Empregos que matam

Um elemento do casal mata-se no emprego enquanto o outro fica encarregado da casa e dos filhos. Ambos exaustos e demasiado sozinhos

H ouve um tempo em que uma noite por semana chegava mais tarde a casa. Depois passou a uma madrugada, duas madrugadas, e um dia teve oportunidade de ser promovido a ausente pai de família. Passou a chegar quando os miúdos já estavam a dormir durante toda a semana e, a cereja no topo do bolo, a trabalhar também ao domingo. Uns anos mais tarde deixou de ocupar o mesmo cargo, mas o horário manteve-se.

Em muitas casas há quem trabalhe demasiado e quem trabalhe de menos. Ou seja, o trabalho não está bem dividido. Na altura da crise fecharam-se muitas empresas e as que se mantiveram despediram muitas pessoas. Os resistentes acumularam o seu trabalho com o dos colegas que saíram. A situação económica melhorou mas nada voltou ao que era.

As famílias tiveram de se adaptar e quando um elemento fica sem trabalho o outro compensa. Há um que se mata na labuta enquanto o outro fica sobrecarregado com as exigências da casa e dos filhos. Os dois demasiado sozinhos, exaustos e assoberbados com as suas tarefas, em vez de haver um equilíbrio.

Um colega da minha irmã que foi trabalhar para fora foi repreendido pelo chefe por fazer horas extra. Todos deveriam iniciar o trabalho a horas, mas ninguém podia sair depois das 17h.

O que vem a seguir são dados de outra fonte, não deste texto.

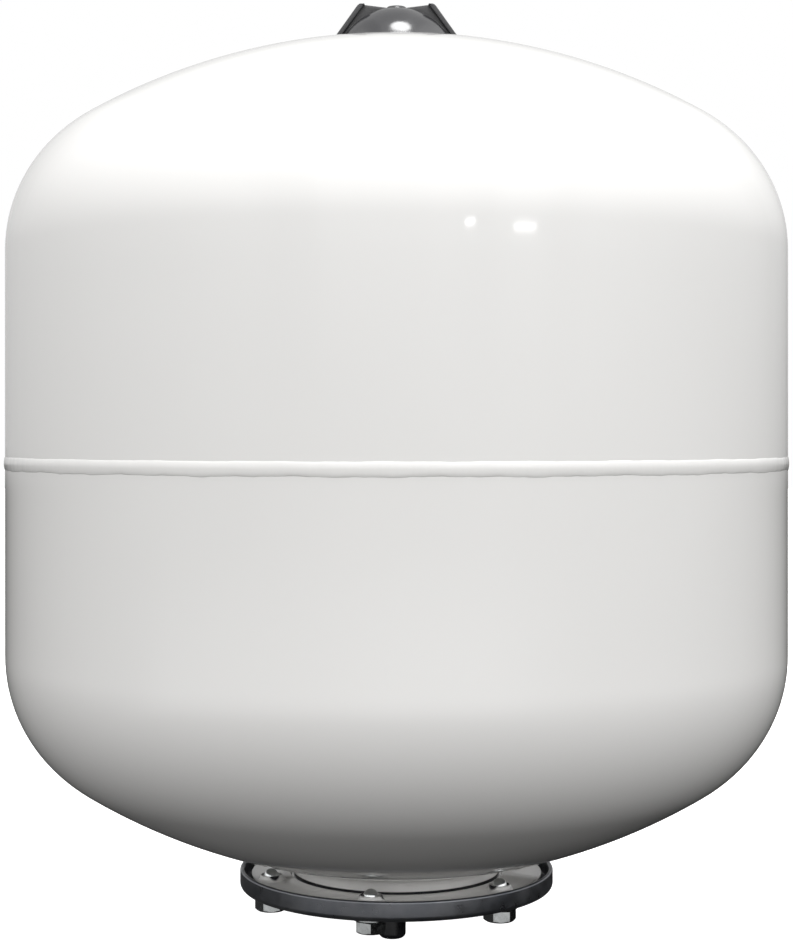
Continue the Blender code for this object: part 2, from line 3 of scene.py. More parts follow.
import bmesh
import bpy
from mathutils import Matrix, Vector


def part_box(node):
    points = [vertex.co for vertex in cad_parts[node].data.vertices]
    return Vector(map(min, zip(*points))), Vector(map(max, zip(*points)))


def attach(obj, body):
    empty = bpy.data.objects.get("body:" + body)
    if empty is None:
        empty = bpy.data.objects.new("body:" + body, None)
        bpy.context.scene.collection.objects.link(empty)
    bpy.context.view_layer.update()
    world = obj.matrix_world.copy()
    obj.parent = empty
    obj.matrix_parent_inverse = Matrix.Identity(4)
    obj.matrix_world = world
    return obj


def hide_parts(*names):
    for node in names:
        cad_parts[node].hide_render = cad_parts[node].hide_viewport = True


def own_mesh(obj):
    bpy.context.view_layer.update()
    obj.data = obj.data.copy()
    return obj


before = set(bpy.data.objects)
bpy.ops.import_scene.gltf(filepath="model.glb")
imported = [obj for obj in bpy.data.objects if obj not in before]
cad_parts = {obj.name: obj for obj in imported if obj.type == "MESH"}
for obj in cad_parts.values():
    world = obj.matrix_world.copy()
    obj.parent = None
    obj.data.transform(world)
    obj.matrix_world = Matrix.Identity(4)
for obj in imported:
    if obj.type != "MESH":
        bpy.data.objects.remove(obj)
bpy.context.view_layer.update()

# ---------------------------------------------------------------- sizes, in metres

# Shell: radii of the dished heads and the sheet they are pressed from.
SHEET = 0.0015
UPPER_CROWN = 0.2886
UPPER_KNUCKLE = 0.0695
UPPER_APEX_Z = 0.4227
LOWER_CROWN = 0.2762
LOWER_KNUCKLE = 0.0711
LOWER_APEX_Z = 0.0336
SEAM_GROOVE = 0.0012
NECK_WALL = 0.0020
NECK_FILLET = 0.0040
EDGE_ROUNDING = 0.0004

# Screws: M8 in the flange, and the threads of the valve and the pipe nipple.
THREAD_RADIUS = 0.0040
THREAD_PITCH = 0.00125
HEAD_FLATS = 0.0130
HEAD_HEIGHT = 0.0053
# A hexagon's chamfer starts at this share of the width across its flats, as a radius.
CHAMFER_SHARE = 0.475
BOLT_TURNS_DEG = (0.0, 35.0, 12.0, 50.0, 24.0, 35.0)
NIPPLE_PITCH = 0.001814
BOSS_PITCH = 0.0025
STEM_PITCH = 0.0010
VALVE_PITCH = 0.000794
STEM_FLATS = 0.0140

SPRING_TURNS = 5

# The protective cap's dome is part of a sphere on the vessel's axis.
DOME_RADIUS = 0.0294
DOME_CENTRE_Z = 0.4102


def low(node):
    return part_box(node)[0]


def high(node):
    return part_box(node)[1]


def radius_of(node):
    return high(node)[0]


def middle(node):
    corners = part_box(node)
    return Vector([(corners[0][axis] + corners[1][axis]) / 2 for axis in range(3)])


SHELL_RADIUS = radius_of("upper_shell")
SEAM_Z = middle("seam_weld_bead").z
RING_TOP_Z = 0.0320
RING_BOTTOM_Z = low("neck_flange_ring")[2]
NECK_RADIUS = 0.0486

# ---------------------------------------------------------------- mesh tools


def arc(centre_r, centre_z, radius, start_deg, end_deg, steps):
    """Points on an arc in the (r, z) plane. 0 degrees points outwards, 90 degrees up."""
    points = []
    for step in range(steps + 1):
        angle = math.radians(start_deg + (end_deg - start_deg) * step / steps)
        points.append((centre_r + radius * math.cos(angle), centre_z + radius * math.sin(angle)))
    return points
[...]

Não há compensação suficiente para pais que não veem os filhos crescer, que não os ouvem entusiasmados contar o que se passou na escola, que não recebem abraços todos os dias, não lhes aconchegam a roupa da cama, não assistem às primeiras conquistas, às primeiras palavras, aos primeiros passos, não os confortam quando estão doentes, não brincam, não contam histórias, quase não estão com eles.

Se não podemos viver sem trabalho, com ele em excesso sobrevivemos. O trabalho é essencial: realiza, dá prazer, estimula, promove a vida social e algumas amizades, paga a casa, as contas, as férias, a escola e enche o frigorífico, mas quando é excessivo mata tudo. Mata a esperança das crianças verem os pais ao fim do dia, de partilharem os grandes feitos que só acontecem uma vez, mata o tempo que passa, os jantares em família que não voltam, a alegria de viverem e crescerem todos juntos.

Para a maior parte das pessoas é difícil fugir aos horários alargados, mas há ainda quem tenha a possibilidade de escolher um pouco menos de comodidade e um pouco mais de prazer de viver. A escolha não é fácil. Tenho muitos amigos nesta situação, que vivem esta dúvida diariamente. Sentem a vida a fugir, os filhos a crescer, o tempo a passar, parte das horas que trabalham serve para pagarem a alguém para brincar com os próprios filhos enquanto não chegam a casa e quando finalmente regressam estão exaustos e sem paciência. Foi mais um dia igual a tantos outros, menos um.
O tempo urge, inflama, consome-se, como a lenha numa lareira. Existe para ser vivido na sua plenitude, porque um dia ficam só as cinzas, a recordação do que se viveu e a interrogação: aproveitei tudo o que podia?